The principle of target fixation tells us that we hit what we are looking at -even if it is the wrong target.  To make sure you're not missing the "right" target that gets you to your dreams the quickest safest way.  Look at the entirety of rate time interest and quantity all from a risk perspective.  from all directions.

@Brian M. you can always figure that 5-8% cost to sell a property. Then figure 15-20% on capital gains. 

Relating to strategy about paying down or buying more, my focus in 2018 is to build up a cash war chest and deleverage. I am choosing this route as I feel we are way closer to the top then the bottom. As an example, I have three college rental properties in Raleigh with a blanket loan on them. I am selling two of them and will be left with the third free and clear. My cash flow will be pretty close to the same. To me, where I feel we are at in the cycle, this seems safer. It gives me a free and clear property, and lowers the overall LTV in my portfolio. My target with debt servicing is that my whole portfolio will be able to sustain itself at 50% - 60% occupancy. I feel this will still let me get appreciation, along with cash flow but protect me from any recession. But, this is really my personal preference.

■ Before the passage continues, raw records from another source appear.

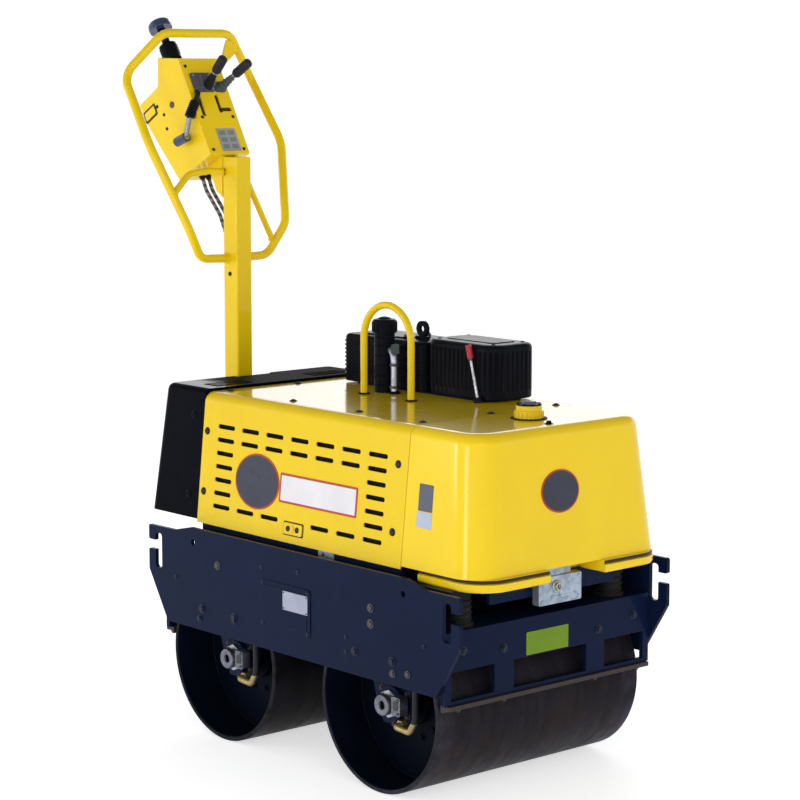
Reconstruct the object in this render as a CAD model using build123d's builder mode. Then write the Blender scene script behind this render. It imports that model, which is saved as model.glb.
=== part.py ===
from build123d import *
import os
from math import radians, tan, sin, cos, sqrt

os.makedirs("parts", exist_ok=True)

# Walk-behind double-drum roller. Millimetres. Origin on the ground, midway
# between the drums. +X away from the drawbar, +Y left, +Z up.

# ---- driving dimensions -------------------------------------------------
DRUM_R = 206.0          # drum outer radius
DRUM_W = 650.0          # drum width
DRUM_T = 12.0           # drum shell thickness
AXLE_X = 296.0          # drum axle, fore and aft of the origin
AXLE_Z = DRUM_R         # axle height
WEB_Y = 205.0           # middle of each drum end disc
AXLE_R = 20.0           # stub axle radius
RUN_FIT = 0.05          # radial running clearance of shafts

PLATE_IN = 330.5        # inner face of the side plates
PLATE_T = 10.0          # side plate thickness
PLATE_LOW = 270.0       # lower edge of the side plates
PLATE_TOP = 526.0       # upper edge in the middle
PLATE_END = 510.0       # upper edge at the ends
HOOK_X = 588.0          # tip of the lashing hooks

CROSS_X = 518.0         # inner face of the cross members
CROSS_T = 12.0
CROSS_LOW = 250.0
CROSS_TOP = 408.0
SHELF_T = 10.0

DECK_LOW = 500.0        # upper frame deck
DECK_T = 12.0

HOOD_LOW = 534.0        # lower edge of the side panels
HOOD_TOP = 861.0
HOOD_HALF = 307.0       # half width at HOOD_LOW
SIDE_TAPER = 0.10       # the sides lean in by this much per unit of height
FRONT_TAPER = 0.09
TANK_FRONT = 600.0      # front face at HOOD_LOW
TANK_REAR = 353.0
PANEL_REAR = -427.0
COVER_REAR = -631.0
COVER_TAPER = 0.083
SKIN = 3.0              # sheet thickness of the hood
EDGE_R = 28.0           # rounding between the hood's sides and top

COL_X = -650.0          # drawbar column
COL_DX = 60.0
COL_DY = 50.0
COL_TOP = 1436.0
PIVOT_Z = 660.0
PIN_R = 12.0
RING_TUBE = 11.5        # handle ring tube radius


def half_width(z):
    """Half width of the hood's outside at height z."""
    return HOOD_HALF - SIDE_TAPER * (z - HOOD_LOW)


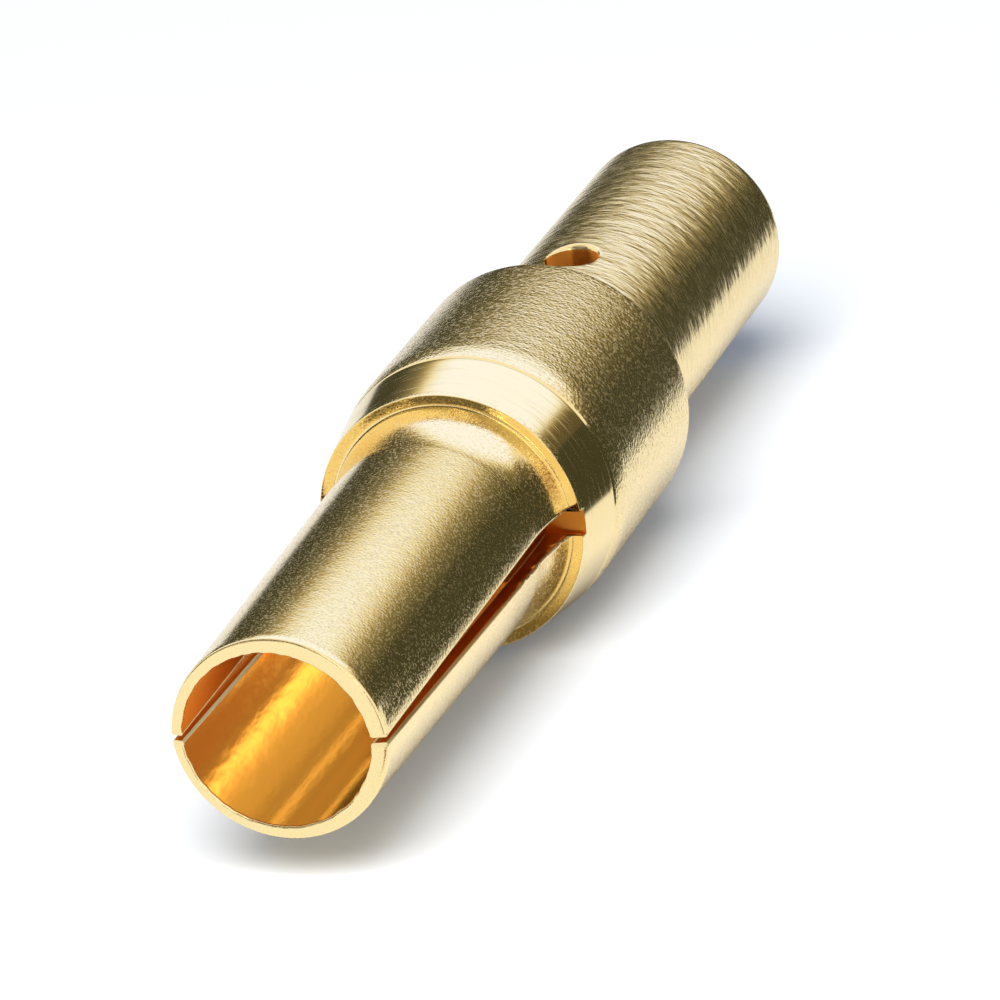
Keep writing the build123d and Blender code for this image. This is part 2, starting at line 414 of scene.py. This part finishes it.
def contact_mesh():
    """All surfaces of the contact, joined into one closed shell: points, faces and each face's finish."""
    sheets = []

    def add(points, closed, finish, keep=None):
        """A grid of points, its columns closed or not. finish is one for all, or for each row, column or
        face, and keep says which faces it has."""
        faces = quads(points.shape[0], points.shape[1], closed)
        finish = np.broadcast_to(finish, faces.shape[:2])
        if keep is None:
            keep = np.ones(faces.shape[:2], bool)
        sheets.append((points.reshape(-1, 3), faces[keep], finish[keep]))

    # The tines and their ends at the mouth. Only the lower half of the bore shows through the mouth; the
    # upper half gets the darker shaded finish, as painted shade.
    sawn = np.full(ACROSS, SHADED_CUT)
    sawn[:EDGE_STEPS] = sawn[-EDGE_STEPS:] = EDGE
    front = np.full(TINE_STEPS, SLEEVE)
    front[0] = front[-1] = EDGE
    for lower in (False, True):
        loops = tine_loops(lower)
        flip = np.array([1, 1, -1 if lower else 1])
        wall, bore = np.full(TINE_STEPS, SLEEVE), np.full(TINE_STEPS, SOCKET if lower else SHADED_CUT)
        add(loops * flip, True, np.concatenate([wall, sawn, bore, sawn]))
        add(mouth_cap(loops[0]) * flip, False, front)

    # The ends of both slits: flat, round the axis from one tine to the other, in the shaded finish with
    # painted shade and bounce light
    last = loops[-1]
    face = last[TINE_STEPS : TINE_STEPS + ACROSS + 1]
    radius = np.hypot(face[:, 0], face[:, 2])[:, None]
    reach = np.arcsin(face[:, 2:] / radius)
    swing = np.linspace(1, -1, GAP_STEPS + 1)
    for side in (1, -1):
        x = -side * radius * np.cos(reach * swing)
        add(np.stack([x, np.full(x.shape, Y_SLIT_END), radius * np.sin(reach * swing)], -1), False, SHADED_CUT)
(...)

Devils Paranoid Advocate: How much concern should be focused on exposure? We live in an incredibly litigious world filled with hungry attorneys and professional tenants. Knowing that, I personally feel my best position is no more than 40% equity. It seems to me that it’s best to keep each asset in a separate LLC w/ an umbrella insurance as lines of defense but that certainly isn’t foolproof. I suppose my question here is ..returns aside.. does it make sense to have a higher number of units leveraged or lower number paid in full when considering exposure? The universe works in mysterious ways so maybe it’s irrelevant but the universe is certainly something to take into account regarding the structure of your freedom number/bottom line.

@Patrick Kendrick - I think a blend in between works best. Then build firewalls between properties and businesses. And as you mentioned, use good legal counsel with insurance to help prevent loss.